Home / Work / 05 · MyAssistant

MyAssistant — a local orchestrator with long-context memory.

A FastAPI + Ollama assistant that routes requests across 16 tools and two Qwen3 models (a 0.6B router, a 4B reasoner) — with DAG-based context compression so long conversations keep full fidelity without token bloat.

Role
Solo — orchestration + memory layer
Timeline
Apr 2026 — ongoing
Stack
Python, FastAPI, Ollama, Qwen3-0.6B + Qwen3-4B, nomic-embed-text, SQLite (WAL)
Status
Operational locally

The problem

Two annoyances with commercial assistants I wanted to solve for my own daily use:

  1. Cost. API calls stack up fast on everyday work — research, summaries, scheduling. The ceiling isn't capability; it's a running bill.
  2. Amnesia. Every context window fills eventually. The fix is either truncation (forget old turns) or lossy summarization (compress them to a gist). Both drop information I wanted kept.

Routing

Two-layer router. An O(1) keyword pre-filter dispatches ~80% of requests immediately — "remind me," "search," "open my calendar" don't need a model to classify. The ambiguous rest go to Qwen3-0.6B with JSON-grammar enforcement, so a 0.6B model reliably emits valid routing decisions without retry loops.

The router emits either a direct answer or a step sequence (tool → model → tool) with variable substitution between steps. Intermediate results are stored, so the chain is inspectable after the fact.

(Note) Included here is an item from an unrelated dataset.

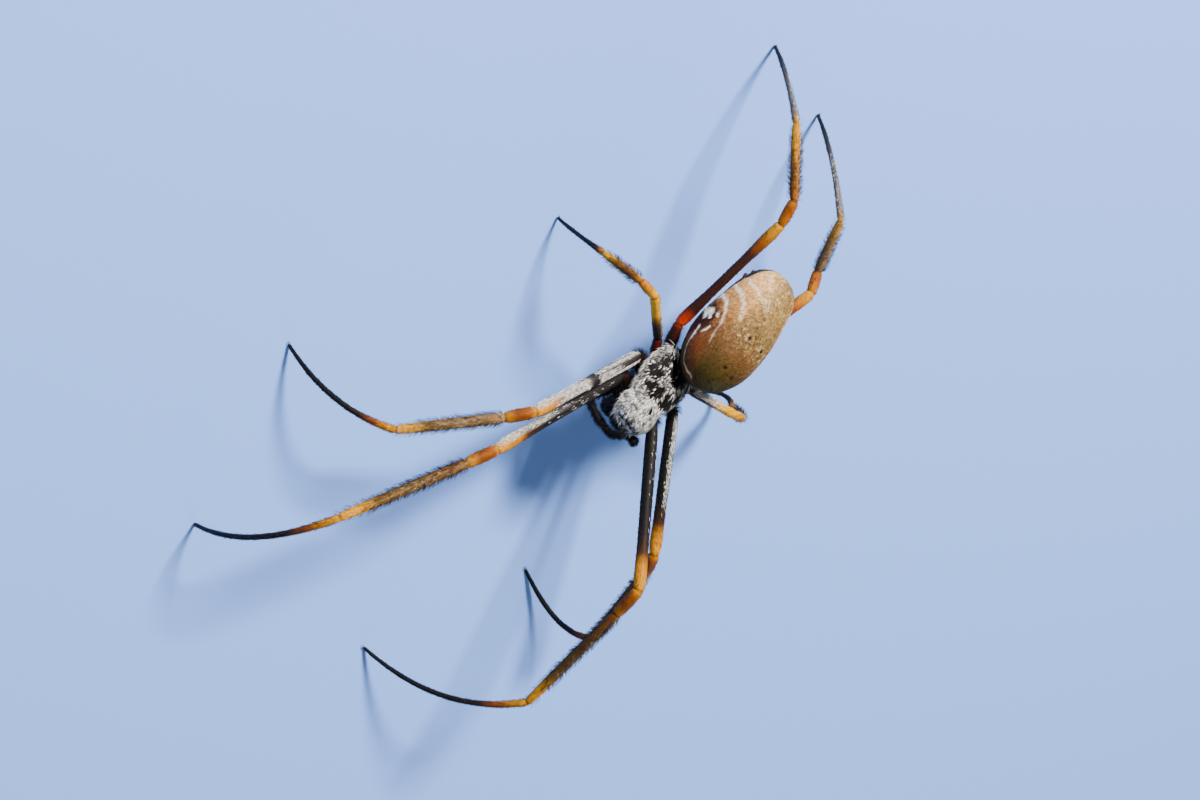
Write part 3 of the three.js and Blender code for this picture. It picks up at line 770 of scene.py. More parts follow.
def flank_marks(tone, local, place, flank, ragged, fine):
    """Adds the dark patch, its white strokes, the pale bars and the front line, all ragged with noise."""
    turn, at, half_around, half_along = DARK_PATCH
    away = np.hypot(
        (flank * ABDOMEN_GIRTH - turn * ABDOMEN_GIRTH) / half_around,
        (place * ABDOMEN_LENGTH - at * ABDOMEN_LENGTH) / half_along,
    )
    dark = fade(0.7, 1.15, away + 0.3 * ragged)
    tone = painted(tone, "#6a361a", 0.55 * fade(1.0, 1.7, away))
    tone = painted(tone, "#260c0a", 0.93 * dark)
    bent = flank + 0.05 * noise(local, 0.7, 24)
    swayed = place + 0.01 * noise(local, 0.7, 25)
    for start, end, width in WHITE_STROKES:
        away = line_distance(bent, swayed, (start, end))[0] / width
        tone = painted(tone, "#f4ece0", fade(0.6, 1.2, away + 0.5 * ragged + 0.2 * fine))
    for points, upper, lower, strength in BARS:
        away, share = line_distance(bent, swayed, points)
        away = away / (upper + (lower - upper) * share)
        bar = fade(0.4, 1.2, away + 0.25 * ragged) * (1 - 0.7 * soft_step(0.3, 1, share))
        tone = painted(tone, "#f0e2c8", strength * bar * (0.85 + 0.3 * fine))
    away = line_distance(flank, place, FRONT_LINE)[0] / FRONT_LINE_WIDTH
    return painted(tone, "#c9bc98", 0.8 * fade(0.4, 1.2, away + 0.2 * ragged)), dark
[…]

Memory: Lossless Context Management

Older turns are never deleted — they're compressed into a DAG of summary nodes at increasing depths. The fresh tail of the conversation always goes to the model raw. If the summarization policy ever changes, the raw turns are still there and the DAG can be regenerated from scratch.

This keeps hundreds of conversation turns addressable per context window without hitting the budget.

Architecture

  • Fast path: Qwen3-0.6B with JSON grammar for routing decisions (tight, cheap).
  • Reasoning path: Qwen3-4B in full reasoning mode for complex tasks. Decision made by router, not by caller.
  • Tools: 16 implementations — web scraping, PDF handling, notes, deep research, calendar, budget, etc.
  • Storage: SQLite with WAL mode for session state; vector store over nomic-embed-text for semantic notes.
  • Frontend: static HTML/JS with WebSocket streaming of orchestrator events (routing decision → tool call → model inference).

Status & links

Operational locally and actively evolving. Runs as a local FastAPI app with no cloud dependency in the default config — a 0.6B router and 4B reasoner keep inference cheap enough for constant daily use.